“C’è qualcosa, in questa tragedia che va avanti ormai da oltre un mese, per me di incomprensibile”. A parlare è Emilio Santoro, fisico nucleare, ex-direttore responsabile del reattore di ricerca TRIGA RC-1 del Centro Enea Casaccia, al quale abbiamo chiesto di fare un po’ di chiarezza sulle notizie di un’eventuale sindrome da radiazione dei soldati russi nei pressi di Chernobyl. “Nel 1986 a Chernobyl – spiega – si è registrato il più grave incidente dell’era nucleare. Dopo l’evento, un esercito di persone è stato impegnato a ripulire l’area, anche ‘grattando’ via, per quanto possibile, una parte superficiale di terreno circostante dove maggiormente si era concentrata la deposizione al suolo dei radionuclidi contenuti nella nube. Tutte le azioni intraprese con l’obiettivo di mitigare gli effetti dell’incidente non hanno potuto comunque impedire che, all’interno di un vasto territorio, si delimitasse un’area, detta Zona di Esclusione, con livelli di radiazione tali da suggerire l’allontanamento di qualsiasi insediamento umano. Questa superficie comprende anche un bosco di pini chiamato Foresta Rossa, per via della colorazione assunta dalle cime degli alberi in seguito agli effetti della contaminazione. E ora la linea di comando dell’armata russa avrebbe imposto ai propri soldati di sostare proprio nella Zona di Esclusione e di scavare addirittura trincee? Se fosse confermato, sarebbe allucinante!”.
“Nella Zona di Esclusione – ha chiarito Santoro – il rateo di dose mediamente si aggira intorno a 1 mSv (milliSievert) all’ora (dati ricavati dalla mappa effettuata tramite droni del National Centre for Nuclear Robotics, UK, 2019). Per confronto, nel nostro paese, a causa della radiazione naturale, l’assorbimento da parte della popolazione in un anno è pari a poco più di 1 mSv. Non è la stessa cosa, anche se i numeri sono identici: nel primo caso si tratta di un rateo di dose, cioè un assorbimento di radiazione nell’intervallo di un’ora; nel secondo caso, invece, il valore del rateo di dose è integrato in un anno”. “Le notizie diffuse in queste ore – aggiunge Santoro – parlano di un certo numero di soldati russi che, attestandosi in quest’area, pare abbiano assorbito dosi di radiazione tali da essere sottoposti ad attenzione sanitaria. Si parla addirittura di sindrome acuta da radiazioni (Ars). All’inizio del conflitto, il passaggio delle truppe e dei mezzi pesanti in queste zone aveva già destato preoccupazioni perché il sollevamento delle polveri aveva alzato leggermente i livelli di radiazione locali. I radionuclidi presenti, come cesio 137 e stronzio 90, sono ormai la metà di quelli depositati nel 1986, dato che la loro emivita (tempo di dimezzamento) è appunto di circa trent’anni. Lo iodio 131 è quasi del tutto sparito, con i suoi otto giorni. Ma permangono, anche se in misura minore, radionuclidi con emivita molto più lunga”.

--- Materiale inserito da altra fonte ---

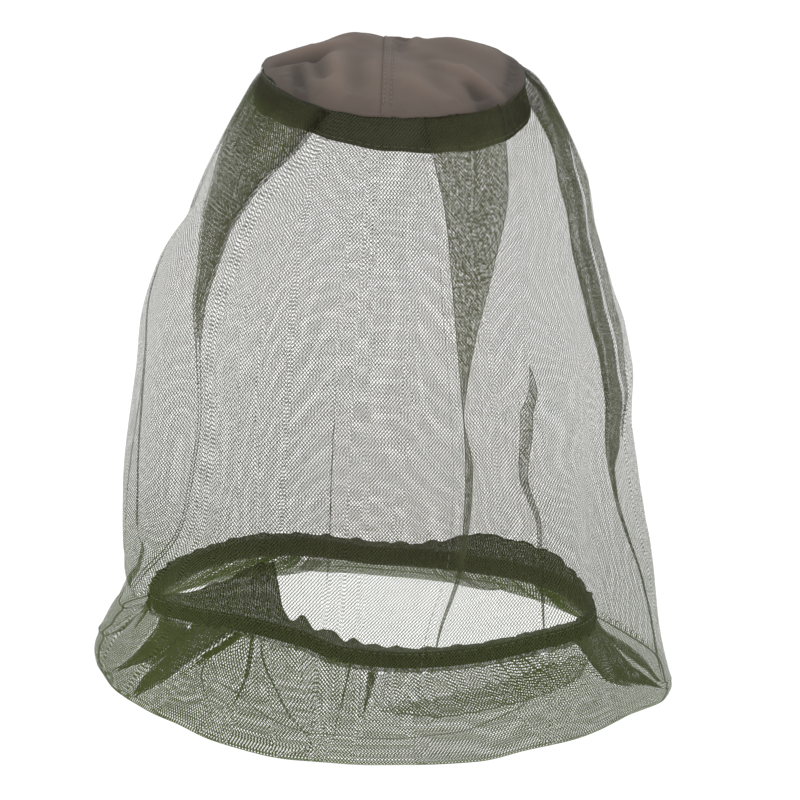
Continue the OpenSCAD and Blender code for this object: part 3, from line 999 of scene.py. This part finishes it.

A fronte di questi dati, continua Santoro, “se è stato dato l’ordine ai soldati di sostare a tempo indeterminato in quest’area e addirittura di scavare trincee, io resto allibito. Non può certo essere una ‘notizia’ il fatto che alcuni di questi presentino dei livelli di contaminazione – soprattutto interni – a causa di una probabile inalazione di polveri. La radiazione può colpire per irraggiamento (esterno) e contaminazione (esterna e interna). L’irradiazione esterna dipende essenzialmente da tre fattori: durata dell’esposizione, distanza dalla sorgente irradiante ed eventuale schermatura. Ricordiamo anche che la radiazione diminuisce con l’inverso del quadrato della distanza: se a un metro di lontananza dalla sorgente è prevista una dose di 1 mSv, a due metri essa si riduce fino a un quarto di questo valore”.
Se le notizie dell’avvelenamento dovessero essere confermate, “devo dedurre che i soldati in questione si siano accampati da un mese, in quest’area, privi anche di qualsiasi dispositivo di protezione”. Comunque Santoro invita a grande prudenza: “Le notizie non sono state ancora confermate e potrebbero esserci anche altre spiegazioni. Per arrivare a una sindrome acuta occorrerebbe essere esposti a una sorgente esterna estremamente più intensa, anche per breve durata. Come un’esposizione in vicinanza di elementi di combustibile irraggiati (fortemente caldi) o ad altre tipologie particolari di sorgenti, come residui di materiale fuso nell’incidente e poi solidificato (corium). Ma, in questo caso, per quale oscuro motivo? Al momento, si possono avanzare solo ipotesi, in attesa che l’episodio venga meglio chiarito”.